Monday, December 10, 2012

Review: "The Master of Petersburg" by J. M. Coetzee



A kind of detective novel by one of my favorite writers, who brings new and interesting kinds of intrigue to a genre of fiction I find boring should be a cause for celebration, but why is The Master of Petersburg by J. M. Coetzee so boring? It has a premise full of promise, but rarely while reading it did I feel that it was reaching its full potential. While Coetzee is an undeniable master when he sticks to the African wilderness, his books set outside that terrain, with the exception of Foe, tend to be a little too tedious and not as rewarding, but I guess that comes with the kind of writer that Coetzee is. It reminds me a lot of Ben Marcus’ The Flame Alphabet, where a writer lays out an intriguing story arc but more interested in deeper meanings and fancy language than the actual story itself.
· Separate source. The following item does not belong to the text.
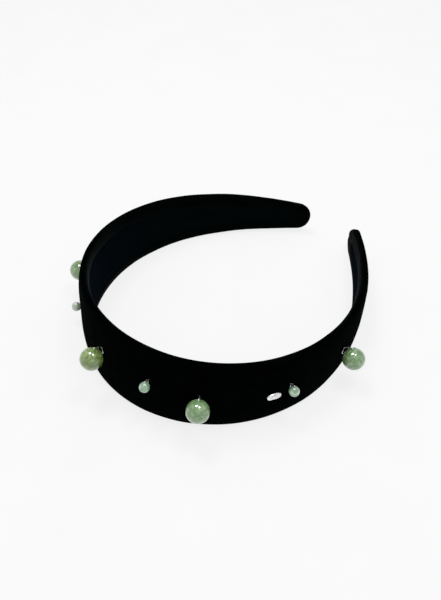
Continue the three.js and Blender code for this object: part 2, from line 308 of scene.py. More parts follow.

In this case, the story involves the fictional death of the son of the great Russian writer Fyodor Dostoyevsky. The death brings Dostoyevsky to St. Petersburg to investigate the death, only to embroiled in a torrid affair with the landlord of the apartment where his son lived, as well as hearing two conflicting stories about his son’s cause of death. Was he assassinated by the group of violent activists whose ideology he shared, or was he a victim of a secret police mission to snuff out this insurgency? While it sounds interesting, it rarely is. It is easy to lose the stories power in dense prose that is too flashy to do anything but show Coetzee’s writing prowess, which is staggering in itself, but so is his storytelling ability, which seems to be taking a vacation here. Stick with Disgrace or Life & Times of Michael K for a real enriching Coetzee read.
Rating: 3/5

Tuesday, December 4, 2012

Review: "Woe to Live On" by Daniel Woodrell



Again, while not living up to the hype that I kind of put myself through with the legend of Daniel Woodrell, at least Woe to Live On, one of his earliest novels, is at least quite interesting, unique and rather violent in its fictional account of the American Civil War. I think I may have pinpointed what I dislike about Woodrell, or at least what has left me disappointed in regards to what I expected of him. While he is an excellent prose stylist, he is not a very good storyteller, as much as it pains me to say, and his characterization is really terrible. Things happen, people are introduced and die within the same paragraph, and while his fancy wording is nice to look at, it really does not push the story forward, and a lot of the details get lost in translation, which, for me, makes reading one his books kind of confusing, but at least some what pleasurable. This book, which is relatively plotless, deals with a group of Confederate soldiers in Missouri led by a black man named Holt, which gives the book a unique perspective. Young Jake Roedel, who within the first few pages coldly shoots a young boy whose father he just hung so the boy won’t seek vengeance, is the main character, despite his propensity for violence he can never justify. The violence is told in such a detached manner, it is hard to like Jake, but we do follow him, and the brutal death of his brother, which involves a few scenes where he must feed him and amputate his arm after getting wounded, are what I will most remember from this novel. Despite not really being able to tell who’s who and what event is taking place, this is still a cool little book worth checking out if you like your history a little skewed.